WHAT TO PRODUCE:
Each line below is to be written out in full, exactly as shown.

+++

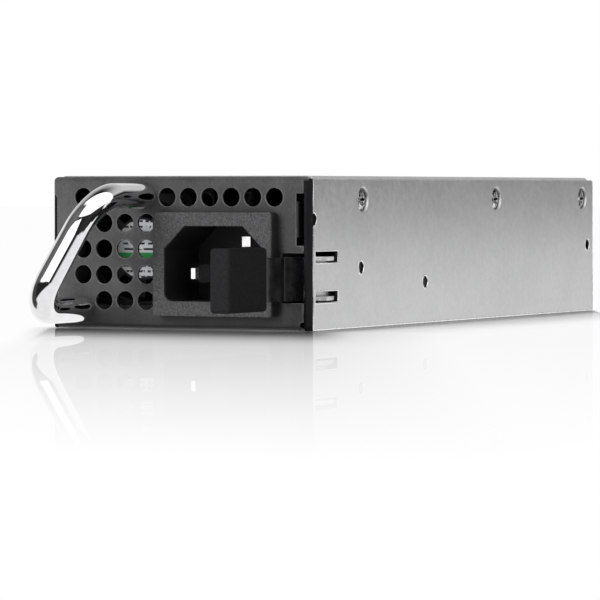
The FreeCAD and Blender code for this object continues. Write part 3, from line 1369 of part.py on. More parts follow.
# ---- Output connector ---------------------------------------------------------------------
def output_connector():
    """Moulded socket, open to the rear, flush with the rear wall."""
    x, y, z = plug_box(0)
    housing = block(x, y, z)
    wall = PLUG_WALL
    cavity = block((x[0] + wall, x[1] - wall), (y[0] + PLUG_FLOOR, y[1]), (z[0] + wall, z[1] - wall))
    return housing.cut([cavity] + contact_slots())


def contact_slots():
    slots = []
    _, y, z = plug_box(0)
    for x in contact_rows():
        half = CONTACT_SHEET / 2
        slots.append(block((x - half, x + half), (y[0], y[0] + PLUG_FLOOR), contact_height()))
    for x, level in signal_places():
        half = SIGNAL_WIDTH / 2
        slots.append(block((x - half, x + half), (y[0], y[0] + PLUG_FLOOR), (level - half, level + half)))
    return slots


def contact_rows():
    """X of each power contact: three on each side of the signal pins."""
    gap = SIGNAL_PITCH * 1.5 + CONTACT_PITCH / 2
    rows = []
    for index in range(CONTACT_COUNT // 2):
        rows += [gap + index * CONTACT_PITCH, -gap - index * CONTACT_PITCH]
    return rows


def contact_height():
    _, _, z = plug_box(0)
    return (z[0] + PLUG_WALL * 2, z[1] - PLUG_WALL * 2)


def signal_places():
    """Signal pins in two rows, as (x, z)."""
    _, _, z = plug_box(0)
    middle = (z[0] + z[1]) / 2
    places = []
    for index in range(SIGNAL_COUNT // 2):
        x = (index - (SIGNAL_COUNT // 2 - 1) / 2) * SIGNAL_PITCH
        places += [(x, middle - SIGNAL_PITCH / 2), (x, middle + SIGNAL_PITCH / 2)]
    return places


def power_contacts():
    """Flat contacts; each has a tail behind the housing that stands on the board."""
    _, y, _ = plug_box(0)
    low, high = contact_height()
    tail = y[0] - PLUG_FLOOR
    contacts = []
    for x in contact_rows():
        half = CONTACT_SHEET / 2
        side = [(tail, BOARD_TOP), (tail, high), (y[1] - CONTACT_SETBACK, high)]
        side += [(y[1] - CONTACT_SETBACK, low), (y[0], low), (y[0], BOARD_TOP)]
        contacts.append(prism("x", x - half, x + half, side))
    return contacts


def signal_pins():
    _, y, _ = plug_box(0)
    half = SIGNAL_WIDTH / 2
    pins = []
    for x, level in signal_places():
        tail = y[0] - PLUG_FLOOR - (level - BOARD_TOP) / 2
        side = [(tail, BOARD_TOP), (tail, level + half), (y[1] - CONTACT_SETBACK, level + half)]
        side += [(y[1] - CONTACT_SETBACK, level - half), (tail + SIGNAL_WIDTH, level - half)]
        side.append((tail + SIGNAL_WIDTH, BOARD_TOP))
        pins.append(prism("x", x - half, x + half, side))
    return pins


def main():
    os.makedirs("parts", exist_ok=True)
    save("top_cover", top_cover())
    save("chassis_tray", chassis_tray())
    save("cover_screws", cover_screws())
    save("front_frame", front_frame())
    save("front_panel", front_panel())
    save("tab_rivets", tab_rivet())
    save("foot_rivets", foot_rivets())
    save("handle", handle())
    save("handle_screws", handle_screws())
    save("inlet_body", inlet_body())
    for name in blade_centres():
        save(name, inlet_blade(name))
    save("latch_spring", latch_spring())
    save("latch_knob", latch_knob())
    save("latch_anchor", latch_anchor())
    save("latch_rivet", latch_rivet())
    save("fan_frame", fan_frame())
    save("fan_label", fan_label())
    save("fan_bearing", fan_bearing())
    save("fan_stator", fan_stator())
    save("fan_rotor", fan_rotor())
    save("fan_shaft", fan_shaft())
    save("fan_bracket", fan_bracket())
    save("fan_screws", fan_screws())
    save("main_board", main_board())
    save("insulator_sheet", insulator_sheet())
    save("board_standoffs", board_standoffs())
    save("board_screws", board_screws())
    save("fuse", fuse())
    save("choke_core", choke_core())
    save("choke_windings", choke_windings())
    save("film_capacitor", film_capacitor())
    save("bulk_capacitors", bulk_capacitors())
    sink = behind(SINK_FRONT)
    save("primary_heatsink", heatsink(sink, -1))
    save("power_transistors", power_packages(sink, 1, 2))
    save("control_board", control_board())
    save("transformer_core", transformer_core())
    save("transformer_coil", transformer_coil())
    output_sink = before_rear(OUTPUT_SINK_REAR)
    save("output_heatsink", heatsink(output_sink, -1))
    save("output_rectifiers", power_packages(output_sink, 1, 3))
    save("output_choke", output_choke())
    save("output_capacitors", output_capacitors())
    save("output_connector", output_connector())
    save("power_contacts", power_contacts())
    save("signal_pins", signal_pins())


main()
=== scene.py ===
import json
import math

import bmesh
import bpy
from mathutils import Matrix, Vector

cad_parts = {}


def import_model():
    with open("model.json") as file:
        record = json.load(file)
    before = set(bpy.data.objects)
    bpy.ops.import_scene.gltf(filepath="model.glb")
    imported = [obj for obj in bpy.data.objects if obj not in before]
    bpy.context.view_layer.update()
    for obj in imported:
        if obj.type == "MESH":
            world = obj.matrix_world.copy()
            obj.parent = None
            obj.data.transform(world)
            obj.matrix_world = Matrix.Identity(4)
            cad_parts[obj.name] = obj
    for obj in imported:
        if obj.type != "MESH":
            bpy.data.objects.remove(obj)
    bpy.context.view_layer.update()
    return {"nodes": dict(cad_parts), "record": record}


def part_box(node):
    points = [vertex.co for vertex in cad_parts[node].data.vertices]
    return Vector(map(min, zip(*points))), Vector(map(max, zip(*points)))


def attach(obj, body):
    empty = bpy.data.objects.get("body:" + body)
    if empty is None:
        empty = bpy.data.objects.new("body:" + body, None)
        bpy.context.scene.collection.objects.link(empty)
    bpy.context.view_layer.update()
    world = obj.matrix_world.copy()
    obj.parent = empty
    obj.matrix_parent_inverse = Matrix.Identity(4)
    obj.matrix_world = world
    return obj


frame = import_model()

MM = 0.001

# ---- The case, in millimetres -------------------------------------------------------------
CASE_WIDTH = 61.4
CASE_HEIGHT = 33.6
CASE_LENGTH = 172.2
HALF = CASE_WIDTH / 2
FRONT = -CASE_LENGTH / 2
COVER_SHEET = 0.8
SCREW_ROW = (24.5, 32.2)     # heights between which the cover is dimpled for its screws
DIMPLE_SHADE_DEPTHS = (0.15, 0.45)  # painted shade in the dimples starts and is full at these depths
SIDE_CORNERS = (1.0, 1.5)    # margins below and above the sheared edges in the sides
REAR_CORNER = 1.0            # and behind them
SLACK = 0.02
BARE_HOOK = 1.9              # the latch's hooks are bare steel this far in from the right side
OUTLINE_SIDE = 2.0           # the black front is bent rounder this near to its sides
OUTLINE_BASE = 1.6           # and this near to the base
SOLE = (0.9, 1.35)           # heights between which the underside's painted shadow ends
FACE_DEPTHS = (0.3, 0.9)     # depths between which the inlet's grainy face turns smooth and dark
BOW_LEVEL = 20.5             # height at which the case's sides stand upright
BOW = 7.0                    # how fast they lean away from it, per metre
BAR_PITCH, BAR_HEIGHT = 1.24, 0.48  # the plain bars on the fan's label
BAR_GAPS = 0.44              # noise under this leaves a gap in a bar
PRINT_REACH = 0.72           # the bars' reach from the label's middle, in radii
GREEN_BAND = (0.45, 0.126)   # the band's lower and upper edge below the middle, in radii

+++

RESULT:
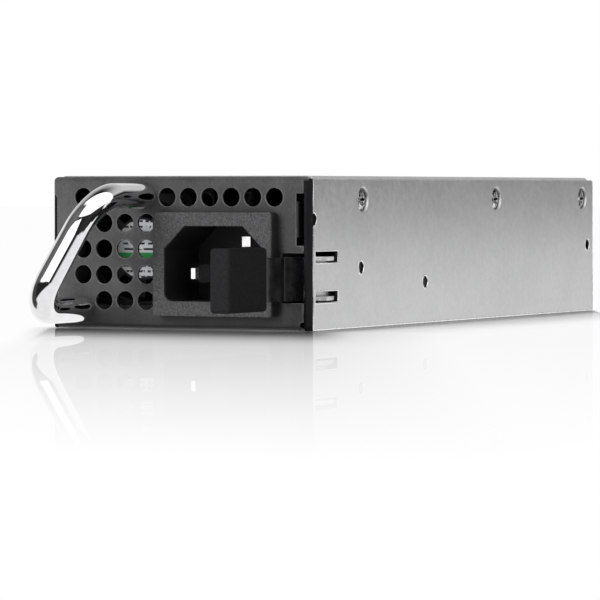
The FreeCAD and Blender code for this object continues. Write part 3, from line 1369 of part.py on. More parts follow.
# ---- Output connector ---------------------------------------------------------------------
def output_connector():
    """Moulded socket, open to the rear, flush with the rear wall."""
    x, y, z = plug_box(0)
    housing = block(x, y, z)
    wall = PLUG_WALL
    cavity = block((x[0] + wall, x[1] - wall), (y[0] + PLUG_FLOOR, y[1]), (z[0] + wall, z[1] - wall))
    return housing.cut([cavity] + contact_slots())


def contact_slots():
    slots = []
    _, y, z = plug_box(0)
    for x in contact_rows():
        half = CONTACT_SHEET / 2
        slots.append(block((x - half, x + half), (y[0], y[0] + PLUG_FLOOR), contact_height()))
    for x, level in signal_places():
        half = SIGNAL_WIDTH / 2
        slots.append(block((x - half, x + half), (y[0], y[0] + PLUG_FLOOR), (level - half, level + half)))
    return slots


def contact_rows():
    """X of each power contact: three on each side of the signal pins."""
    gap = SIGNAL_PITCH * 1.5 + CONTACT_PITCH / 2
    rows = []
    for index in range(CONTACT_COUNT // 2):
        rows += [gap + index * CONTACT_PITCH, -gap - index * CONTACT_PITCH]
    return rows


def contact_height():
    _, _, z = plug_box(0)
    return (z[0] + PLUG_WALL * 2, z[1] - PLUG_WALL * 2)


def signal_places():
    """Signal pins in two rows, as (x, z)."""
    _, _, z = plug_box(0)
    middle = (z[0] + z[1]) / 2
    places = []
    for index in range(SIGNAL_COUNT // 2):
        x = (index - (SIGNAL_COUNT // 2 - 1) / 2) * SIGNAL_PITCH
        places += [(x, middle - SIGNAL_PITCH / 2), (x, middle + SIGNAL_PITCH / 2)]
    return places


def power_contacts():
    """Flat contacts; each has a tail behind the housing that stands on the board."""
    _, y, _ = plug_box(0)
    low, high = contact_height()
    tail = y[0] - PLUG_FLOOR
    contacts = []
    for x in contact_rows():
        half = CONTACT_SHEET / 2
        side = [(tail, BOARD_TOP), (tail, high), (y[1] - CONTACT_SETBACK, high)]
        side += [(y[1] - CONTACT_SETBACK, low), (y[0], low), (y[0], BOARD_TOP)]
        contacts.append(prism("x", x - half, x + half, side))
    return contacts


def signal_pins():
    _, y, _ = plug_box(0)
    half = SIGNAL_WIDTH / 2
    pins = []
    for x, level in signal_places():
        tail = y[0] - PLUG_FLOOR - (level - BOARD_TOP) / 2
        side = [(tail, BOARD_TOP), (tail, level + half), (y[1] - CONTACT_SETBACK, level + half)]
        side += [(y[1] - CONTACT_SETBACK, level - half), (tail + SIGNAL_WIDTH, level - half)]
        side.append((tail + SIGNAL_WIDTH, BOARD_TOP))
        pins.append(prism("x", x - half, x + half, side))
    return pins


def main():
    os.makedirs("parts", exist_ok=True)
    save("top_cover", top_cover())
    save("chassis_tray", chassis_tray())
    save("cover_screws", cover_screws())
    save("front_frame", front_frame())
    save("front_panel", front_panel())
    save("tab_rivets", tab_rivet())
    save("foot_rivets", foot_rivets())
    save("handle", handle())
    save("handle_screws", handle_screws())
    save("inlet_body", inlet_body())
    for name in blade_centres():
        save(name, inlet_blade(name))
    save("latch_spring", latch_spring())
    save("latch_knob", latch_knob())
    save("latch_anchor", latch_anchor())
    save("latch_rivet", latch_rivet())
    save("fan_frame", fan_frame())
    save("fan_label", fan_label())
    save("fan_bearing", fan_bearing())
    save("fan_stator", fan_stator())
    save("fan_rotor", fan_rotor())
    save("fan_shaft", fan_shaft())
    save("fan_bracket", fan_bracket())
    save("fan_screws", fan_screws())
    save("main_board", main_board())
    save("insulator_sheet", insulator_sheet())
    save("board_standoffs", board_standoffs())
    save("board_screws", board_screws())
    save("fuse", fuse())
    save("choke_core", choke_core())
    save("choke_windings", choke_windings())
    save("film_capacitor", film_capacitor())
    save("bulk_capacitors", bulk_capacitors())
    sink = behind(SINK_FRONT)
    save("primary_heatsink", heatsink(sink, -1))
    save("power_transistors", power_packages(sink, 1, 2))
    save("control_board", control_board())
    save("transformer_core", transformer_core())
    save("transformer_coil", transformer_coil())
    output_sink = before_rear(OUTPUT_SINK_REAR)
    save("output_heatsink", heatsink(output_sink, -1))
    save("output_rectifiers", power_packages(output_sink, 1, 3))
    save("output_choke", output_choke())
    save("output_capacitors", output_capacitors())
    save("output_connector", output_connector())
    save("power_contacts", power_contacts())
    save("signal_pins", signal_pins())


main()
=== scene.py ===
import json
import math

import bmesh
import bpy
from mathutils import Matrix, Vector

cad_parts = {}


def import_model():
    with open("model.json") as file:
        record = json.load(file)
    before = set(bpy.data.objects)
    bpy.ops.import_scene.gltf(filepath="model.glb")
    imported = [obj for obj in bpy.data.objects if obj not in before]
    bpy.context.view_layer.update()
    for obj in imported:
        if obj.type == "MESH":
            world = obj.matrix_world.copy()
            obj.parent = None
            obj.data.transform(world)
            obj.matrix_world = Matrix.Identity(4)
            cad_parts[obj.name] = obj
    for obj in imported:
        if obj.type != "MESH":
            bpy.data.objects.remove(obj)
    bpy.context.view_layer.update()
    return {"nodes": dict(cad_parts), "record": record}


def part_box(node):
    points = [vertex.co for vertex in cad_parts[node].data.vertices]
    return Vector(map(min, zip(*points))), Vector(map(max, zip(*points)))


def attach(obj, body):
    empty = bpy.data.objects.get("body:" + body)
    if empty is None:
        empty = bpy.data.objects.new("body:" + body, None)
        bpy.context.scene.collection.objects.link(empty)
    bpy.context.view_layer.update()
    world = obj.matrix_world.copy()
    obj.parent = empty
    obj.matrix_parent_inverse = Matrix.Identity(4)
    obj.matrix_world = world
    return obj


frame = import_model()

MM = 0.001

# ---- The case, in millimetres -------------------------------------------------------------
CASE_WIDTH = 61.4
CASE_HEIGHT = 33.6
CASE_LENGTH = 172.2
HALF = CASE_WIDTH / 2
FRONT = -CASE_LENGTH / 2
COVER_SHEET = 0.8
SCREW_ROW = (24.5, 32.2)     # heights between which the cover is dimpled for its screws
DIMPLE_SHADE_DEPTHS = (0.15, 0.45)  # painted shade in the dimples starts and is full at these depths
SIDE_CORNERS = (1.0, 1.5)    # margins below and above the sheared edges in the sides
REAR_CORNER = 1.0            # and behind them
SLACK = 0.02
BARE_HOOK = 1.9              # the latch's hooks are bare steel this far in from the right side
OUTLINE_SIDE = 2.0           # the black front is bent rounder this near to its sides
OUTLINE_BASE = 1.6           # and this near to the base
SOLE = (0.9, 1.35)           # heights between which the underside's painted shadow ends
FACE_DEPTHS = (0.3, 0.9)     # depths between which the inlet's grainy face turns smooth and dark
BOW_LEVEL = 20.5             # height at which the case's sides stand upright
BOW = 7.0                    # how fast they lean away from it, per metre
BAR_PITCH, BAR_HEIGHT = 1.24, 0.48  # the plain bars on the fan's label
BAR_GAPS = 0.44              # noise under this leaves a gap in a bar
PRINT_REACH = 0.72           # the bars' reach from the label's middle, in radii
GREEN_BAND = (0.45, 0.126)   # the band's lower and upper edge below the middle, in radii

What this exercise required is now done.